_STATED GOAL_
Output the data below in full, byte for byte. Nothing may differ.

[start DATA EXCERPT]

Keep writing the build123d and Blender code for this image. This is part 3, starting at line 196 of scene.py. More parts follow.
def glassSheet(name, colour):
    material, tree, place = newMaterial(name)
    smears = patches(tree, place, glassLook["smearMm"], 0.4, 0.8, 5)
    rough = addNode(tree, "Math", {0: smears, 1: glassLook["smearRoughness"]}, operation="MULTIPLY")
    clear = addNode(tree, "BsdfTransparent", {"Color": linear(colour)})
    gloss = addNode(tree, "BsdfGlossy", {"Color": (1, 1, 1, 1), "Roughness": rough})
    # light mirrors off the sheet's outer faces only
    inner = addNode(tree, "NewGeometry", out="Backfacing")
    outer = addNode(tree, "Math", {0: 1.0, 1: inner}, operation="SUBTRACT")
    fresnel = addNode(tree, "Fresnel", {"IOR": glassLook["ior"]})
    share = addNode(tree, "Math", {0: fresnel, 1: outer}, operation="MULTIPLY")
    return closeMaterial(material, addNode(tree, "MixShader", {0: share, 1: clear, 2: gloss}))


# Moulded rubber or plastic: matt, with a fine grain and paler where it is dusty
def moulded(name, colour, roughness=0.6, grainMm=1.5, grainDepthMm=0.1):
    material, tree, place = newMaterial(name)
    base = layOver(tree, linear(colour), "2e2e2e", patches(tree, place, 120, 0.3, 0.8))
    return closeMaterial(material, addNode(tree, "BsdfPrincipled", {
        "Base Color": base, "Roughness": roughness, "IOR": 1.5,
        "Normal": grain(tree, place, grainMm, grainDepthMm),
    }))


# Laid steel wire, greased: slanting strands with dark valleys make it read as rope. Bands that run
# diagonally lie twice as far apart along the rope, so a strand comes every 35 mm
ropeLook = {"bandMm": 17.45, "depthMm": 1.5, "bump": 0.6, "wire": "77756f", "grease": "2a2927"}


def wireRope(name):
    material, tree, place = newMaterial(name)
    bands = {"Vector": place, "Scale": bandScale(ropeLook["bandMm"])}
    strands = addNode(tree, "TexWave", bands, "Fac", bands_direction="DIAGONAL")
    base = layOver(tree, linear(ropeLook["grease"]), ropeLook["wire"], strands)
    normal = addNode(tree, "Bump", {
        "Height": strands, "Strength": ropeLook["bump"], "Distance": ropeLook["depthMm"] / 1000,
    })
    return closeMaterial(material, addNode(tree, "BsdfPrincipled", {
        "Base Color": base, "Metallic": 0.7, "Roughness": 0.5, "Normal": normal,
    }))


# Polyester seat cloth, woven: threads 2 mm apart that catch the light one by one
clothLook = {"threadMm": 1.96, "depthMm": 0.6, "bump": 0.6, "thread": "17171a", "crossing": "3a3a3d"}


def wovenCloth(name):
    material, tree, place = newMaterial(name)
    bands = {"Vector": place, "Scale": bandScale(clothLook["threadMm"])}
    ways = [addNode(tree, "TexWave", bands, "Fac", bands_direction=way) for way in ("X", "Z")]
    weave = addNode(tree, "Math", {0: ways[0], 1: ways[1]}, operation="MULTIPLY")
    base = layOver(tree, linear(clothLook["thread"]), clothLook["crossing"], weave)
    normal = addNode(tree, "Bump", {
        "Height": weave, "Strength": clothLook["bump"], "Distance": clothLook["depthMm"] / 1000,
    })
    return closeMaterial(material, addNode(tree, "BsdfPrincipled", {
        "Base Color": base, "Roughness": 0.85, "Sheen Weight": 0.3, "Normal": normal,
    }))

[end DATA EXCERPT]

_EXERCISE RESULT_
Keep writing the build123d and Blender code for this image. This is part 3, starting at line 196 of scene.py. More parts follow.
def glassSheet(name, colour):
    material, tree, place = newMaterial(name)
    smears = patches(tree, place, glassLook["smearMm"], 0.4, 0.8, 5)
    rough = addNode(tree, "Math", {0: smears, 1: glassLook["smearRoughness"]}, operation="MULTIPLY")
    clear = addNode(tree, "BsdfTransparent", {"Color": linear(colour)})
    gloss = addNode(tree, "BsdfGlossy", {"Color": (1, 1, 1, 1), "Roughness": rough})
    # light mirrors off the sheet's outer faces only
    inner = addNode(tree, "NewGeometry", out="Backfacing")
    outer = addNode(tree, "Math", {0: 1.0, 1: inner}, operation="SUBTRACT")
    fresnel = addNode(tree, "Fresnel", {"IOR": glassLook["ior"]})
    share = addNode(tree, "Math", {0: fresnel, 1: outer}, operation="MULTIPLY")
    return closeMaterial(material, addNode(tree, "MixShader", {0: share, 1: clear, 2: gloss}))


# Moulded rubber or plastic: matt, with a fine grain and paler where it is dusty
def moulded(name, colour, roughness=0.6, grainMm=1.5, grainDepthMm=0.1):
    material, tree, place = newMaterial(name)
    base = layOver(tree, linear(colour), "2e2e2e", patches(tree, place, 120, 0.3, 0.8))
    return closeMaterial(material, addNode(tree, "BsdfPrincipled", {
        "Base Color": base, "Roughness": roughness, "IOR": 1.5,
        "Normal": grain(tree, place, grainMm, grainDepthMm),
    }))


# Laid steel wire, greased: slanting strands with dark valleys make it read as rope. Bands that run
# diagonally lie twice as far apart along the rope, so a strand comes every 35 mm
ropeLook = {"bandMm": 17.45, "depthMm": 1.5, "bump": 0.6, "wire": "77756f", "grease": "2a2927"}


def wireRope(name):
    material, tree, place = newMaterial(name)
    bands = {"Vector": place, "Scale": bandScale(ropeLook["bandMm"])}
    strands = addNode(tree, "TexWave", bands, "Fac", bands_direction="DIAGONAL")
    base = layOver(tree, linear(ropeLook["grease"]), ropeLook["wire"], strands)
    normal = addNode(tree, "Bump", {
        "Height": strands, "Strength": ropeLook["bump"], "Distance": ropeLook["depthMm"] / 1000,
    })
    return closeMaterial(material, addNode(tree, "BsdfPrincipled", {
        "Base Color": base, "Metallic": 0.7, "Roughness": 0.5, "Normal": normal,
    }))


# Polyester seat cloth, woven: threads 2 mm apart that catch the light one by one
clothLook = {"threadMm": 1.96, "depthMm": 0.6, "bump": 0.6, "thread": "17171a", "crossing": "3a3a3d"}


def wovenCloth(name):
    material, tree, place = newMaterial(name)
    bands = {"Vector": place, "Scale": bandScale(clothLook["threadMm"])}
    ways = [addNode(tree, "TexWave", bands, "Fac", bands_direction=way) for way in ("X", "Z")]
    weave = addNode(tree, "Math", {0: ways[0], 1: ways[1]}, operation="MULTIPLY")
    base = layOver(tree, linear(clothLook["thread"]), clothLook["crossing"], weave)
    normal = addNode(tree, "Bump", {
        "Height": weave, "Strength": clothLook["bump"], "Distance": clothLook["depthMm"] / 1000,
    })
    return closeMaterial(material, addNode(tree, "BsdfPrincipled", {
        "Base Color": base, "Roughness": 0.85, "Sheen Weight": 0.3, "Normal": normal,
    }))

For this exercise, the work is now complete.